PK looked at me with the eyes of someone about to deliver the final denouement. “Then the camp commandant got transferred; he had to urgently report to another station, and left, leaving wife, daughter and cat for a month. They would follow when he had settled in the new place.”
“For one month, that master-less cat continued to roam about in the same way as it was wont; but now it had no admirers. People shunned it; those who had earlier found its eyes dreamy, now felt she looked hideous. Those who had praised her voice now thought her mewing grating. It irritated the steward no end when she reported to the mess for her daily cup of milk.”

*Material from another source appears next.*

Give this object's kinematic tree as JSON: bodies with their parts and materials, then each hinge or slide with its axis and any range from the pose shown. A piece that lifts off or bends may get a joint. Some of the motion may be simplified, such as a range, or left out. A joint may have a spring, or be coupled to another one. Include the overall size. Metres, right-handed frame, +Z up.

“The second-in-command had now become the camp commandant, and was one day at the Officer’s Mess with us when this cat made its appearance,” PK continued. Her bushy tail apparently no longer appealed to him. He would rather have her shot, he exclaimed, and sling her from the nearest tree. He went on in that vein for quite some time, getting quite carried away with his emotions.
Now PK is a hot-blooded man if ever there was one; he always had a little difficulty suppressing his feelings. So he asked the new commandant: “Sir, what happened, sir? Just one week back you were praising this cat, about its voice, its claws, its bushy tail, its Egyptian lineage and all that. Now all of a sudden it is worse than a pariah dog? What has changed, sir?”
There were a few moments of stony stares before PK was sent off to cool himself in the barracks. PK didn’t have much time after this, for he was given a 3 months’ posting to a remote outpost starting the next day, so he had to hurriedly pack his stuff and leave; he didn’t know what happened to the cat after all. He learnt later that the new commandant followed up this exchange by inquiring about ‘that impudent little medico who was talking so much’ from the other officers.
“You mean,” I could barely hide my amusement, “He sent you off to a place without any facilities for 3 months just because you gave him some direct feedback once?”
It was PK’s turn to give stony stares: “You see, you may think the worst about me, but when it comes to telling a tale, you will never find it impertinent!”
“You mean irrelevant,” I corrected him.
“I know the difference between impertinent and irrelevant,” he growled, glowering.”You are lucky I can’t post you to some remote place.”
It dawned on me that I had underestimated PK’s grasp of the English language; I had a sneaky suspicion he was giving me some feedback when he used the word ‘impertinent’. Anyway, as colleagues in a private hospital, he hardly had the power to send me to a remote outpost; but he could do other things, and I didn’t want to take that risk!
Feedback Week was over, for the rest of my life!